The point that Matthew Innes would make is about the geography and time frame of the documentation. The regions where the documentation is very good in the period 750 – 900 (above all, his Middle Rhine Valley), aren’t the same as the regions where its much better in the period 900 – 1050 (Burgundy, Catalonia, Tuscany and other classic case studies of the feudal revolution).. Thus in the places where we know very clearly what the Carolingian order looked like (in the ninth century), we can’t follow the transformation properly, and the regions where we can follow the transformation, we don’t have as clear a picture of what the Carolingian order looked like. Of course, that argument is one I found in a book he wrote over twenty years ago, and he may have changed his views quite a bit.
The Barthelemy line is of course that we can see is actually deceiving us. I guess there is another analogy that could work there, but since it would be rather too slanted to Barthelemy’s view and involve discussion of illicit substances I’d rather not go into it.
Aha, good points both (and as far as I know, Matthew hasn’t changed his mind about very much in at least the last decade). I’d offer Chris Wickham’s The Mountains and the City as a book that tries to get round the former problem, but even the most generous reader of it would have to admit that the two case studies are not necessarily like with like, and that there’s still a time gap in the middle. Mercé Aventín, Vilamajor 872-1299: de la fi del sistema antic a la consolidació del feudalisme (Sabadell 1990), is a book which at least argues that it really is comparing like with like in three snapshots through the era; but even if one accepts that, it’s sadly not very widely read… But Duby and Bois were at least trying the same trick with the Mâconnais.
Meanwhile, on the latter point, yes, well, you are probably not the first person to suggest, implicitly or explicitly, that to see tenth-century France Barthélemy’s way you’d have to be on something…
Charles West is another one who tries to get round the problem, yet its noticeable that he’s working with not nearly as much source material for the period 880 to 1030 than for either the period 800 to 880 or the period 1030 to 1100. Until someone can find a regional archive that provides consistent levels of documentation across the period 800 to 1100, we’re always going to be dogged by this problem.
How about increasing levels of documentation? Most Catalan ones can manage that, but you have to accept a start point of about 880. The areas with documents that go further back than that are also the thinnest preserved, not usually because of being peripheral—Girona for example—though possibly the reverse, less free transaction going on to be recorded; but mainly because of copying into cartularies and then, as in the case of Ripoll and Elna, the subsequent destruction of those cartularies. But even there, and also in the areas where many originals survive, the proportion of record holds more or less steady in rising numbers from 880 to about 940, climbs much more steeply thereafter till 1100 or so, and then just persists rich. This is, I think, one of the reasons why Bonnassie’s version of the Transformation is the hardest to overturn; but it’s also down to more-or-less unique factors, not that this has stopped people generalising from it just as freely as they do from Frederick Jackson Turner’s insistence that his frontier theories only applied to 19th-century North America. I’m still trying to work out what that means for the rest of late/post-Carolingian Europe though!

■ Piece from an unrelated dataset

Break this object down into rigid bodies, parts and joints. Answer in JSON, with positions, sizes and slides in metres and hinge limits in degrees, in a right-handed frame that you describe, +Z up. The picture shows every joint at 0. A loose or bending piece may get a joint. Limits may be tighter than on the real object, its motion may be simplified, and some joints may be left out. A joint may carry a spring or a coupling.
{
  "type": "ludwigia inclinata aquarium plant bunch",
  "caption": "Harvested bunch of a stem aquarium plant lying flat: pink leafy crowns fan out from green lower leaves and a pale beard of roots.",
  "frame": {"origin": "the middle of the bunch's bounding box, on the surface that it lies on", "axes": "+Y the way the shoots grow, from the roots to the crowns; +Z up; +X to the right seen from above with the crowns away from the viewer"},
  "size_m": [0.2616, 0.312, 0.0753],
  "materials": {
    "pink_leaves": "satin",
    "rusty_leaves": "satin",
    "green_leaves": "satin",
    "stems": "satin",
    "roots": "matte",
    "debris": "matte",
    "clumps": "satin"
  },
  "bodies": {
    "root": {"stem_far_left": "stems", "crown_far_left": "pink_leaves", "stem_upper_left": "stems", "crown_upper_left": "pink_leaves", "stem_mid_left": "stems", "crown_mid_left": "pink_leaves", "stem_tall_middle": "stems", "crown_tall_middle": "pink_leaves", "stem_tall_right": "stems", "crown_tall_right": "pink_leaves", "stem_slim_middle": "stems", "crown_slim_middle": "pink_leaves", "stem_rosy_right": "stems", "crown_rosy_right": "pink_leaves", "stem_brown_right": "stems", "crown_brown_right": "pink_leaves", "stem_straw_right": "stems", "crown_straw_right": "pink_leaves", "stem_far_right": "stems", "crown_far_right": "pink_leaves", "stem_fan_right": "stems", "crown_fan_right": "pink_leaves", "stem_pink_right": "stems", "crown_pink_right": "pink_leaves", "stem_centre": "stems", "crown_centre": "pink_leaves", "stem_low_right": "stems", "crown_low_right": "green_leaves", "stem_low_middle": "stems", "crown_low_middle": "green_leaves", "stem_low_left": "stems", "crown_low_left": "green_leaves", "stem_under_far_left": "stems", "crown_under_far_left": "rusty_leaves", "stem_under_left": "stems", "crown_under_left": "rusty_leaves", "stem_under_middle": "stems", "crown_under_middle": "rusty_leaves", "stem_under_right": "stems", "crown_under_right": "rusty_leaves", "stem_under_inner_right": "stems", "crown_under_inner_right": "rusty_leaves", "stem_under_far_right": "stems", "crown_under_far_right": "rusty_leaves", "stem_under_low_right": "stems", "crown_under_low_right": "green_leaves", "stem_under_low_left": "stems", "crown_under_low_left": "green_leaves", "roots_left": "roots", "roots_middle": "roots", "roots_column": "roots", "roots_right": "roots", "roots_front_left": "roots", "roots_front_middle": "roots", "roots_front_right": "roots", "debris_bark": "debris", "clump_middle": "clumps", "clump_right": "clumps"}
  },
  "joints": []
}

Yeah, I think Catalonia is the Goldilocks of the Feudal Transformation. The documentation there, as well as being prodigious in its volume, starts as you say at exactly the right time so you can get a proper sense there of the (late) Carolingian order, just before it starts to morph into something different. Thus even Barthelemy will admit that the feudal transformation in Catalonia is unshakeable, but the card he’ll of course play is it’s too weird, you can’t generalise from it.
And one might say fair play to him. But our assumptions about which regions are “normal” and atypical are always open to change. For example, it used to be argued that the Ile de France, specifically as it appears in the polyptych of Saint Germain des Pres, represented the norms of Western European economic and social development in the sixth to ninth centuries. Now it’s actually recognised as being quite an exceptional region. So maybe something closer to the reverse (concerning political and social development) could happen with Catalonia in the future. You never know …

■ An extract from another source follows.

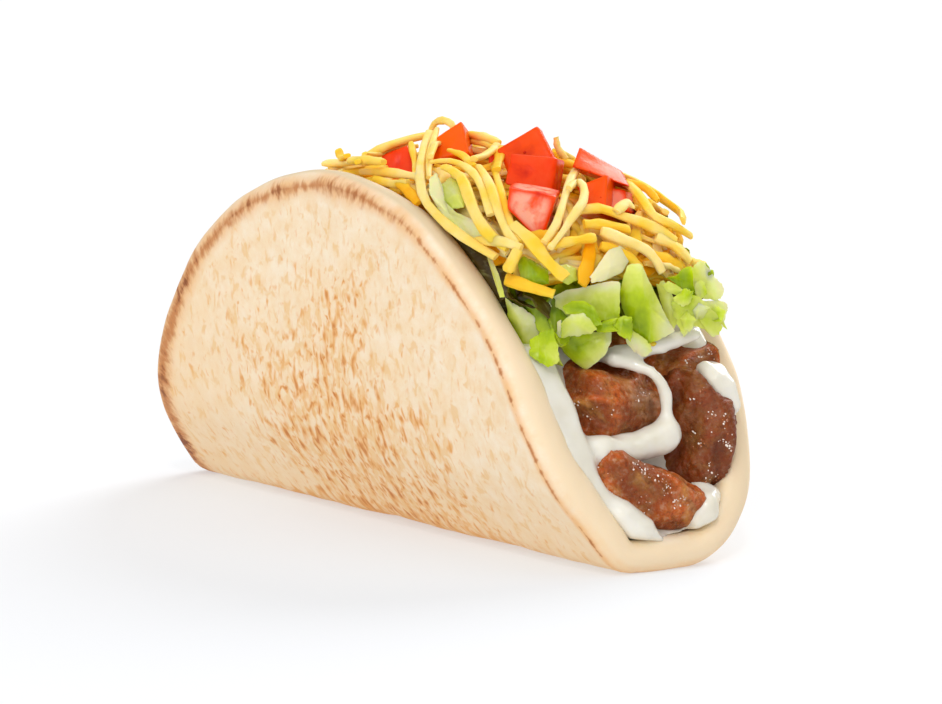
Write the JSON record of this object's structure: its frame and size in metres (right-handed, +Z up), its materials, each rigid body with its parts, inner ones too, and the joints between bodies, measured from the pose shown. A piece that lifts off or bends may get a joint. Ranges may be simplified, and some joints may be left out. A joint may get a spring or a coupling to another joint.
{
  "type": "steak taco",
  "caption": "Thick round flatbread folded round glazed steak strips, sour cream, lettuce, shredded cheese and diced tomato; a soft taco that stands on its fold.",
  "frame": {"origin": "middle of the flat under the fold, where the taco rests", "axes": "+X along the fold towards the mouth where most steak shows, +Y across the taco from the near flap to the far flap, +Z up"},
  "size_m": [0.15, 0.0541, 0.0785],
  "materials": {
    "bread": "soft matt pale flatbread with brown toasted streaks",
    "cream": "smooth wet white sour cream",
    "steak": "glossy dark red-brown glazed meat",
    "lettuce": "fresh light green leaf with a soft shine",
    "cheese": "yellow shreds with a slight shine",
    "tomato": "wet red tomato"
  },
  "bodies": {
    "root": {"flatbread": "bread", "sour_cream": "cream", "steak_front_upper": "steak", "steak_front_lower": "steak", "steak_front_far": "steak", "steak_front_top": "steak", "steak_front_small": "steak", "steak_back_upper": "steak", "steak_back_lower": "steak", "steak_back_near": "steak", "lettuce": "lettuce", "cheese": "cheese", "tomato_1": "tomato", "tomato_2": "tomato", "tomato_3": "tomato", "tomato_4": "tomato", "tomato_5": "tomato", "tomato_6": "tomato", "tomato_7": "tomato", "tomato_8": "tomato", "tomato_9": "tomato", "tomato_10": "tomato"}
  },
  "joints": []
}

I’m not sure I’d say fair play to anyone who dismisses a well-documented area as too weird in one footnote in 1992 and then never returns to it again, even if it weren’t my research area. But for all that I might agree with him, and I think that those ‘unique factors’ I mentioned really do make the difference, those being firstly, the frontier, escape route for those who might otherwise be serfs, and secondly, the sudden collapse of comital authority under Berenguer Ramon I so soon after triumph over al-Andalus. There is something in that outcome about the peculiar readiness of the Midi to settle for female power, for sure, but only because for whatever reason the male power wasn’t there when it had been before. But if Berenguer Ramon I had been Ramon Berenguer I instead, twenty years early, quite a lot could have been different…

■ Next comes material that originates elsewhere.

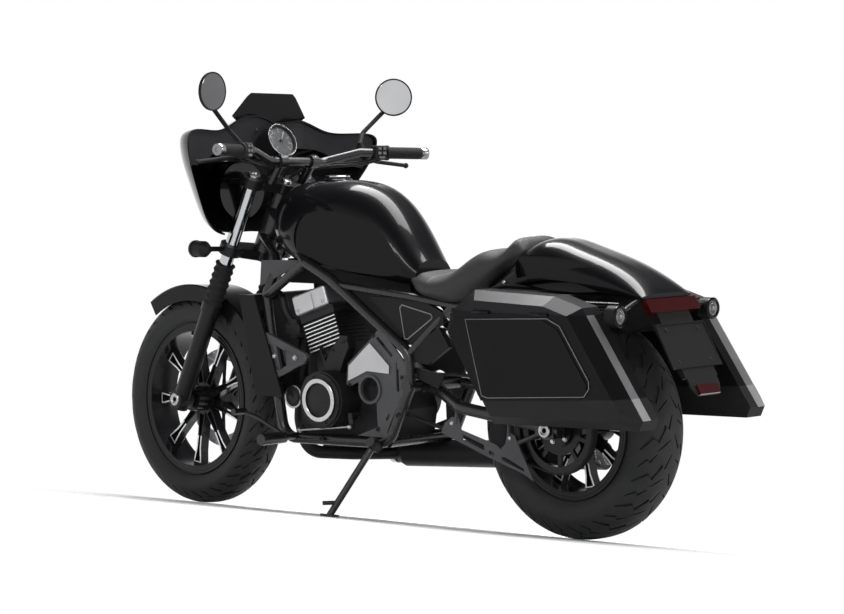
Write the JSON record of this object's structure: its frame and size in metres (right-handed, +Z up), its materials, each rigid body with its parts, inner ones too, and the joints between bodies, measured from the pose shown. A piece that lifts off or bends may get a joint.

I think i was being too charitable to Barthelemy there and i do think thr Catalonia case needs to be explained in relation to the rest of Europe, not written off as an anomaly – and i dont think its really fair to sPeak of anomalies in early medieval regional history gIve How different tge source bases are. And somewhere like Catalonia deserves as much explanation As is due to the Maconnais, Picardy, Touraine or whichever places Dominique Barthelemy doesn’t feel he can casuslly dismiss in a footnote because they’re less
“Peripheral” and more important.
Well, quite, but that doesn’t mean that once the ignored areas have their separate explanations, that those explanations will turn out to be transferable, does it? That’s the thing. It’s why Bonnassie’s ‘From the Rhône to Galicia’ is not regarded with the same reverence as his La Catalogne and its various derivations, because even he found it hard to generalise from.